>> BEGIN
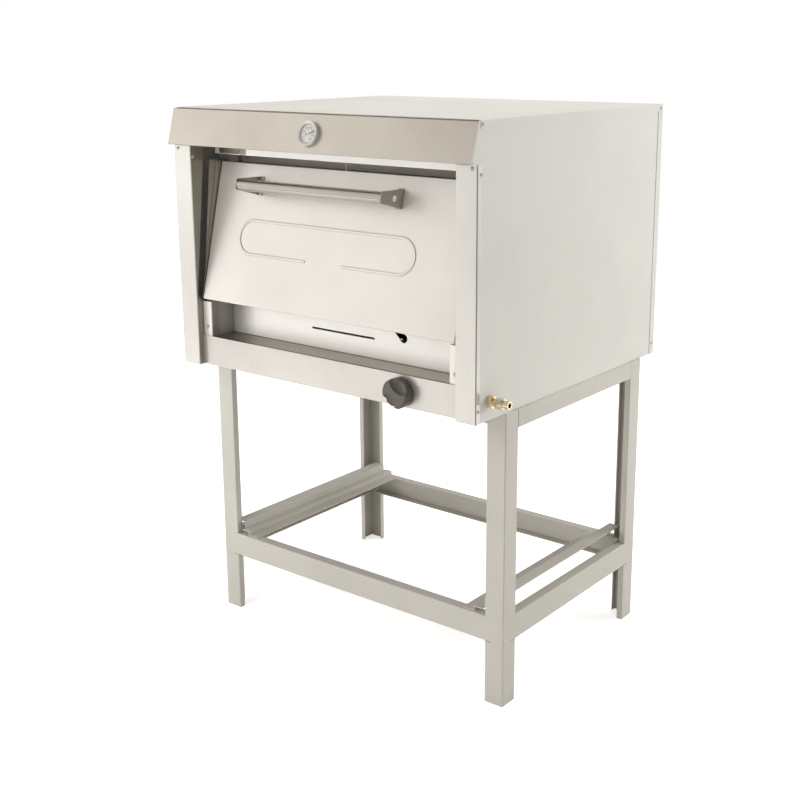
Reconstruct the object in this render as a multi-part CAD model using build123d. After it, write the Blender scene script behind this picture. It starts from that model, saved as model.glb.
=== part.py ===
"""Single-deck gas oven on an open sheet-metal stand.

Axes: +Z up, +X to the right, front towards -Y.  Lengths are millimetres.
The model is drawn with x = 0 on the cabinet's middle, y = 0 on the face of the front posts and
z = 0 on the floor.  save_all() then moves it so that the origin is under the middle of its bounding box.
"""
from build123d import *
import math
import os

os.makedirs("parts", exist_ok=True)

# ---------------------------------------------------------------- driving dimensions
CABINET_WIDTH = 850.0
CABINET_DEPTH = 750.0
CABINET_HEIGHT = 598.0
STAND_HEIGHT = 665.0

SHEET = 1.2                     # stainless sheet
SHELL_SHEET = 1.5               # painted sheet
SHEET_BEND = 1.8                # outer radius of folds in stainless sheet
SHELL_BEND = 1.9                # outer radius of folds in painted sheet
RUNNING_GAP = 0.05              # radial clearance of shafts and pins

HALF = CABINET_WIDTH / 2
BASE = STAND_HEIGHT
TOP = STAND_HEIGHT + CABINET_HEIGHT

# front posts
POST_WIDTH = 51.0
POST_HEIGHT = 513.0
POST_SIDE = 14.0                # width of the flange that wraps round the cabinet's side
POST_RETURN = 19.0              # width of the inner return beside the control panel
POST_RETURN_TOP = 40.0          # its width at the top
POST_RETURN_WAIST = 6.0         # its width beside the door's lower corner
WAIST_HEIGHT = 181.0

# sloping hood above the door
HOOD_TOP_Y = 3.0
HOOD_BOTTOM_Y = -19.0
HOOD_BOTTOM = BASE + 516.0
HOOD_TOP = TOP - 2.0
HOOD_RISE = HOOD_TOP - HOOD_BOTTOM
HOOD_LEAN = math.degrees(math.atan2(HOOD_TOP_Y - HOOD_BOTTOM_Y, HOOD_RISE))
HOOD_SLOPE = math.hypot(HOOD_TOP_Y - HOOD_BOTTOM_Y, HOOD_RISE)
HOOD_LIP = 9.0
HEADER_Y = 77.0
CLIP_LEFT = -357.0
CLIP_STEP = -293.0
CLIP_RIGHT = -273.5

# door
DOOR_HALF_WIDTH = 364.0
DOOR_BOTTOM_Y = 11.0
DOOR_BOTTOM = BASE + 159.0
DOOR_LEAN = 13.8                # degrees back from upright when shut
DOOR_SLOPE = 323.0              # height measured along the leaning face
DOOR_THICKNESS = 22.0
HINGE_INSET = 11.0              # hinge axis behind the face and above the lower edge
HINGE_PIN_RADIUS = 4.0
HANDLE_OFFSET = -25.0           # handle and bead stand left of the door's middle
HANDLE_LENGTH = 418.0
HANDLE_RADIUS = 13.0
HANDLE_STANDOFF = 58.5
HANDLE_HEIGHT = 267.0
HANDLE_FOOT_HEIGHT = 274.0      # the brackets' feet stand a little higher than the tube
BEAD_OFFSET = -17.5
BEAD_LENGTH = 512.0
BEAD_HEIGHT = 82.0
BEAD_WIDTH = 5.0
BEAD_RELIEF = 2.0
BEAD_CENTRE = 156.0
BEAD_GAP = 107.0
BEAD_GAP_OFFSET = 7.0           # the gap's middle, from the bead's middle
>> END
> **TO BE DONE**: All of the data needs to be reproduced exactly, with no line missing.

> **REPLY TO THE TASK**:
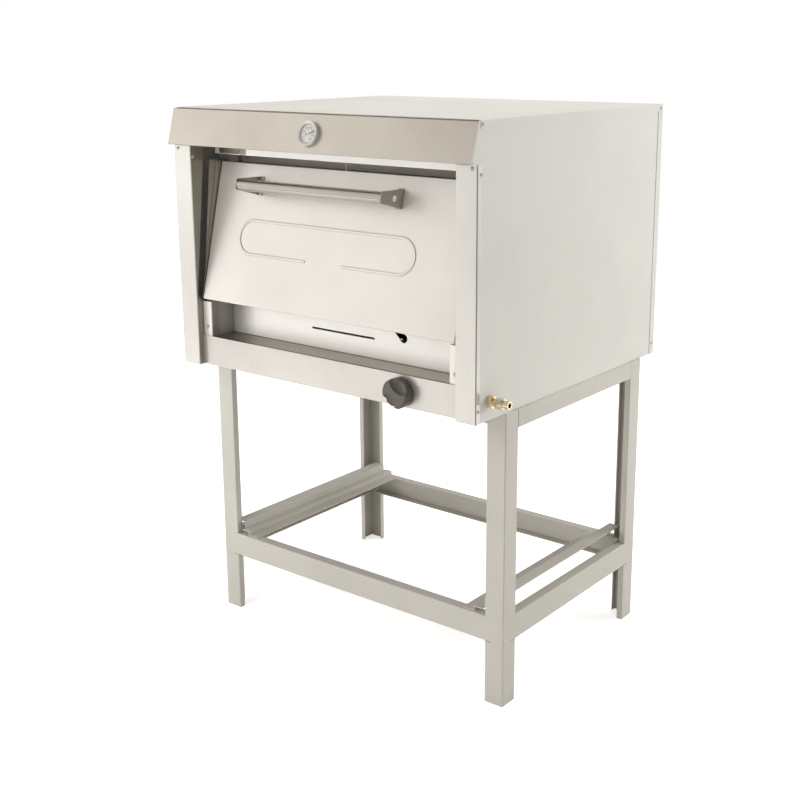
Reconstruct the object in this render as a multi-part CAD model using build123d. After it, write the Blender scene script behind this picture. It starts from that model, saved as model.glb.
=== part.py ===
"""Single-deck gas oven on an open sheet-metal stand.

Axes: +Z up, +X to the right, front towards -Y.  Lengths are millimetres.
The model is drawn with x = 0 on the cabinet's middle, y = 0 on the face of the front posts and
z = 0 on the floor.  save_all() then moves it so that the origin is under the middle of its bounding box.
"""
from build123d import *
import math
import os

os.makedirs("parts", exist_ok=True)

# ---------------------------------------------------------------- driving dimensions
CABINET_WIDTH = 850.0
CABINET_DEPTH = 750.0
CABINET_HEIGHT = 598.0
STAND_HEIGHT = 665.0

SHEET = 1.2                     # stainless sheet
SHELL_SHEET = 1.5               # painted sheet
SHEET_BEND = 1.8                # outer radius of folds in stainless sheet
SHELL_BEND = 1.9                # outer radius of folds in painted sheet
RUNNING_GAP = 0.05              # radial clearance of shafts and pins

HALF = CABINET_WIDTH / 2
BASE = STAND_HEIGHT
TOP = STAND_HEIGHT + CABINET_HEIGHT

# front posts
POST_WIDTH = 51.0
POST_HEIGHT = 513.0
POST_SIDE = 14.0                # width of the flange that wraps round the cabinet's side
POST_RETURN = 19.0              # width of the inner return beside the control panel
POST_RETURN_TOP = 40.0          # its width at the top
POST_RETURN_WAIST = 6.0         # its width beside the door's lower corner
WAIST_HEIGHT = 181.0

# sloping hood above the door
HOOD_TOP_Y = 3.0
HOOD_BOTTOM_Y = -19.0
HOOD_BOTTOM = BASE + 516.0
HOOD_TOP = TOP - 2.0
HOOD_RISE = HOOD_TOP - HOOD_BOTTOM
HOOD_LEAN = math.degrees(math.atan2(HOOD_TOP_Y - HOOD_BOTTOM_Y, HOOD_RISE))
HOOD_SLOPE = math.hypot(HOOD_TOP_Y - HOOD_BOTTOM_Y, HOOD_RISE)
HOOD_LIP = 9.0
HEADER_Y = 77.0
CLIP_LEFT = -357.0
CLIP_STEP = -293.0
CLIP_RIGHT = -273.5

# door
DOOR_HALF_WIDTH = 364.0
DOOR_BOTTOM_Y = 11.0
DOOR_BOTTOM = BASE + 159.0
DOOR_LEAN = 13.8                # degrees back from upright when shut
DOOR_SLOPE = 323.0              # height measured along the leaning face
DOOR_THICKNESS = 22.0
HINGE_INSET = 11.0              # hinge axis behind the face and above the lower edge
HINGE_PIN_RADIUS = 4.0
HANDLE_OFFSET = -25.0           # handle and bead stand left of the door's middle
HANDLE_LENGTH = 418.0
HANDLE_RADIUS = 13.0
HANDLE_STANDOFF = 58.5
HANDLE_HEIGHT = 267.0
HANDLE_FOOT_HEIGHT = 274.0      # the brackets' feet stand a little higher than the tube
BEAD_OFFSET = -17.5
BEAD_LENGTH = 512.0
BEAD_HEIGHT = 82.0
BEAD_WIDTH = 5.0
BEAD_RELIEF = 2.0
BEAD_CENTRE = 156.0
BEAD_GAP = 107.0
BEAD_GAP_OFFSET = 7.0           # the gap's middle, from the bead's middle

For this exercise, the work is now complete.